Moreover, the statement in the email that one juror said she that "would be the one to hold out against anything the jury tried to do" is also insufficient to warrant post-verdict interrogation of the jury. See United States v. Lawrence, 405 F.3d 888, 903 (10th Cir. 2005) (juror's statement that she was going to be the hold-out did not rise to jury misconduct, indicate juror bias, or warrant post-verdict interrogation of the jury). The juror's alleged statement did not indicate that she decided on Defendant's guilt before the end of the trial. See id. Accordingly, none of the information contained in the jury foreperson's email rises to jury misconduct or warrants post-verdict interrogation of the jury.
On July 16, 2014, Defendant filed a motion requesting an extension of time to file a motion for new trial. (Doc. 221). Pursuant to Federal Rule of Criminal Procedure 33, "Any motion for a new trial grounded on any reason other than newly discovered evidence must be filed within 14 days after the verdict or finding of guilty." Fed. R. Crim. P. 33(b)(2). The last day for Defendant to file a Motion for New Trial with the Court was on Friday, July 25, 2014.
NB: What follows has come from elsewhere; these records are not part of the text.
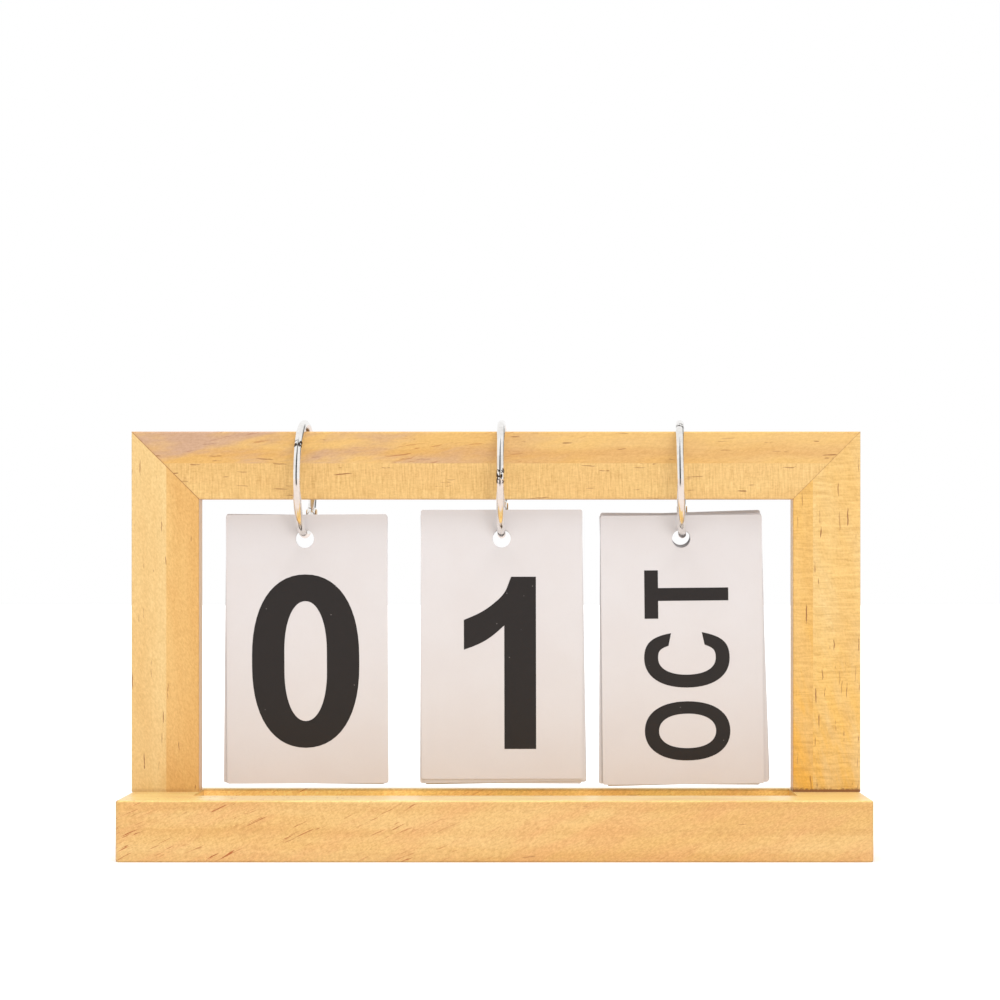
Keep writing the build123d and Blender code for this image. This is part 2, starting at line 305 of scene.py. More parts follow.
present = sum_of(pine, "LESS_THAN", chosen.outputs[0], given["Flecks"])
fleck = sum_of(pine, "MULTIPLY", fleck, present)
fleck = sum_of(pine, "MULTIPLY", fleck, sum_of(pine, "MULTIPLY_ADD", chosen.outputs[2], 0.6, 0.35))
tone = blend(pine, fleck, tone, given["Fleck Brown"])

made = put(pine, "NodeGroupOutput")
pine.links.new(tone, made.inputs["Color"])
pine.links.new(sum_of(pine, "MULTIPLY_ADD", fibre, 0.16, 0.26), made.inputs["Roughness"])
pine.links.new(sum_of(pine, "SUBTRACT", sum_of(pine, "MULTIPLY", fibre, 0.6), fleck), made.inputs["Height"])

# Dirt and glue darken the wood in a thin ragged line in the mitres, and the same kind of line where an
# upright stands on the board is a painted shadow.
glue_line_width = 0.00024
# The foot line is a painted shadow where an upright stands on the board.
foot_shadow_width = 0.0013
rag_size = (0.0012, 0.0012, 0.0012)
glue_and_shadow, given = new_group(
    "glue_and_shadow_line",
    [("Distance", "Float", 1.0), ("Place", "Vector", None), ("Width", "Float", glue_line_width)],
    [("Mask", "Float")])
ragged = cloud(glue_and_shadow, stretched(glue_and_shadow, given["Place"], rag_size), 2.0, 0.6)
edge = sum_of(glue_and_shadow, "MULTIPLY", given["Width"], sum_of(glue_and_shadow, "MULTIPLY_ADD", ragged, 1.6, 0.2))
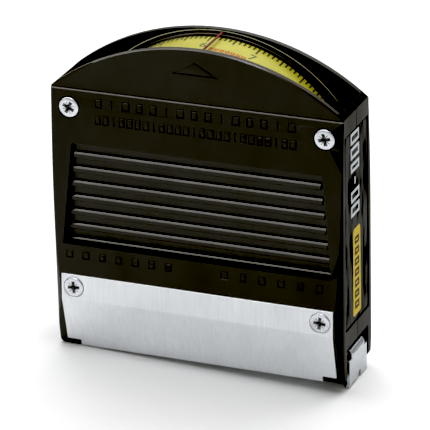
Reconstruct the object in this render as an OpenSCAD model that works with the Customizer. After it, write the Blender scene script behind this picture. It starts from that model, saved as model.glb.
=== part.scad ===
// Pocket spring tape with a curved reading window in its domed top.
// +X points along the tape as it leaves the mouth, -Y is the front face, +Z is up.
// The origin is on the underside of the base shoe, midway along the case,
// on the plane where the two shells meet.

/* [Case] */
// Width of the case, end face to end face
case_w = 59.6; // [59:0.1:62]
// Height of the shoulders, where the domed top starts
shoulder_z = 54.2; // [54:0.1:56]
// Rise of the dome above the shoulders
dome_rise = 10.5; // [10.4:0.1:12]
// Height of the bend where the faces are furthest apart
bend_z = 10.6; // [9:0.1:12]
// Thickness of the case under the base shoe
base_t = 14.7; // [14.4:0.1:16]
// Thickness of the case at the bend
bend_t = 19.2; // [18.6:0.1:21]
// Thickness of the case at the shoulders
top_t = 14.1; // [14:0.1:15]
// Radius of the four upright edges
upright_r = 2.2; // [1:0.1:2.6]

/* [Tape] */
// Width of the tape
tape_w = 9.4; // [9:0.1:9.6]
// Outer radius of the outermost turn, which shows in the window
turn_r = 28.1; // [27.6:0.1:28.1]
// Thickness that stands for one layer of coated tape
tape_t = 0.25; // [0.15:0.01:0.3]
// Outer radius of the wound pack of tape
pack_r = 16.2; // [14:0.1:18]
// Depth of the curved cross-section of the straight tape
cup_depth = 0.8; // [0.5:0.05:0.9]

/* [Window] */
// Radius of the upper face of the clear window
lens_r = 30.95; // [30.8:0.05:31]
// Thickness of the clear window
lens_t = 0.75; // [0.6:0.05:0.8]
// Distance of the red index line from the middle of the case
index_x = 1; // [-3:0.1:3]

/* [Grip] */
// Number of ribs on each grip panel
rib_count = 7; // [4:1:7]
// Height from one rib to the next
rib_pitch = 3; // [2.6:0.1:3]
// Height of one rib
rib_h = 1.2; // [0.8:0.1:1.4]

/* [Base shoe] */
// Thickness of the metal sheet
shoe_t = 0.6; // [0.5:0.05:0.7]
// Height of the upper edge of the shoe
shoe_top_z = 15.93; // [15.6:0.01:17]
// Length of the shoe
shoe_l = 56.3; // [54:0.1:56.4]

/* [Hook] */
// Thickness of the hook's steel strip
hook_t = 0.7; // [0.6:0.05:0.75]
// Width of the hook's face plate
hook_w = 9.8; // [8:0.1:10.4]
// Depth of the hook below the underside of the base
hook_drop = 2.05; // [1.4:0.05:2.4]
// Free play of the hook on its rivets
hook_play = 0.7; // [0.5:0.05:0.75]

/* [Hidden] */
$fn = 96;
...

However, under Federal Rule of Criminal Procedure 45, the Court may grant an extension of time at the request of a party, if the party files a motion requesting an extension "before the originally prescribed or previously extended time expires." Fed. R. Crim. P. 45(b)(1)(A). Here, Defendant filed a motion requesting an extension of time to file a motion for new trial on July 16, 2014, which is before the originally prescribed deadline. The Government did not object to Defendant's Motion to Extend Time to File Motion for New Trial and Defendant's deadline to file a Motion for New Trial expired while awaiting the Court's ruling on his Motion to Lift Prohibition on Contact with Jurors. Therefore, the Court extends the time for Defendant to file his Motion for New Trial to September 18, 2014.